Of course, if sustainability and security are assured, then it does finally become absolutely reasonable to judge energy system measures and policies against criteria of relative cost: we would want, as far as possible, to ensure that the required sustainability and security are indeed achieved in the most cost-effective manner possible. But it cannot be stressed too strongly that the very concept of “cost-effectiveness” becomes coherent only when the choices at hand are between alternatives that can all be considered as very likely to be successful in meeting the criteria for sustainability and security. Otherwise, cost comparisons are premature and inappropriate — comparing apples and oranges. Cutting energy system costs at the expense of compromising key thresholds of sustainability or security should never even enter in to the evaluation of energy system policy measures.

I promised to also connect this discussion back to the more general concept of “sustainable development” and its common formulation in the three (symmetrical) “pillars” of “economic”, “social”, and “environmental” sustainability. While not usually expressly described as a “trilemma”, this shares a similar cognitive framing, and tends to evoke similar concerns for “balance”; and is subject to exactly analogous critique to that presented here of the “energy trilemma”. For a detailed discussion (including the political history of the quite deliberate framing of sustainable development in this fundamentally equivocal way) see the article Sustainability at thwink.org; I will just quote the conclusion:

“There is a bird's nest of interdependencies between the three types of sustainability... Social sustainability depends on economic sustainability, and vice versa. Social and economic sustainability depend on environmental sustainability. To a much smaller extent, environmental sustainability depends on economic and social sustainability. But the dominant dependency is that from a systems thinking viewpoint, the human system is a dependent subsystem of the larger system it lives within: the environment. Therefore, of the three, environmental sustainability must be society's top priority.”
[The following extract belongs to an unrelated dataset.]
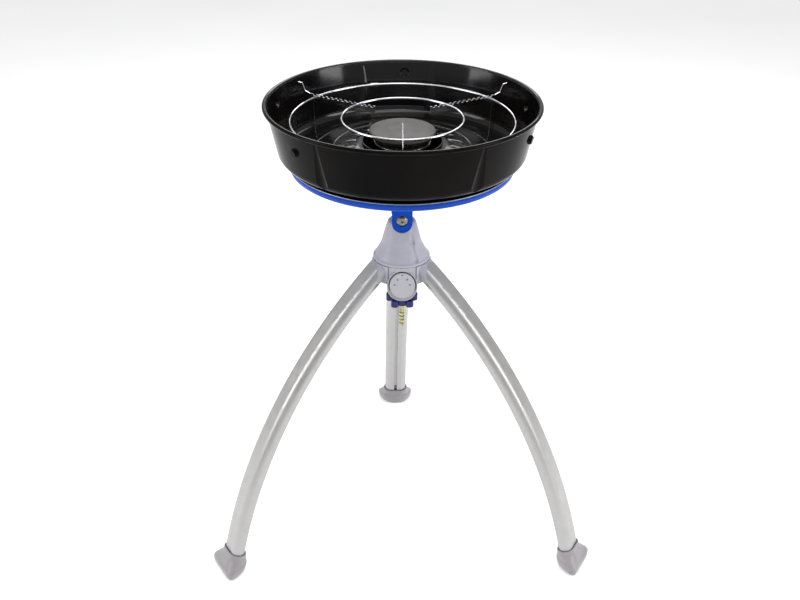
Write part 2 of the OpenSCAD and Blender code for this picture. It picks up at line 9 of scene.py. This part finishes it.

So, in conclusion, I have presented my case for replacing the terminology and preconceptions of the “energy trilemma” with those of the “energy-needs hierarchy”. To be clear, I believe it is very useful to view energy policy through the three “dimensions” of environmental sustainability, security and cost: but I would encourage anyone continuing to use this framework to explicitly recast it into the hierarchy formulation. It is only under conditions of full sustainability and secure (largely indigenous) supply that there can be proper discovery of the true cost of energy. This is the difficulty with the energy trilemma framing. If the essentially global and long-term view of an energy hierarchy, including alignment with the Paris Agreement, is not reflected in national policy-making then it is almost inevitable that energy cost will instead prioritise near-term and local priorities by being biased toward reflecting current costs accepting fossil fuel lock-ins without internalised constraints on their total future use.  

The properly accounted and internalised near-term cost should still, of course, be minimised: but in general, this cannot usefully be at the expense of undermining security of supply or (even more seriously) of destroying long term environmental sustainability for generations to come.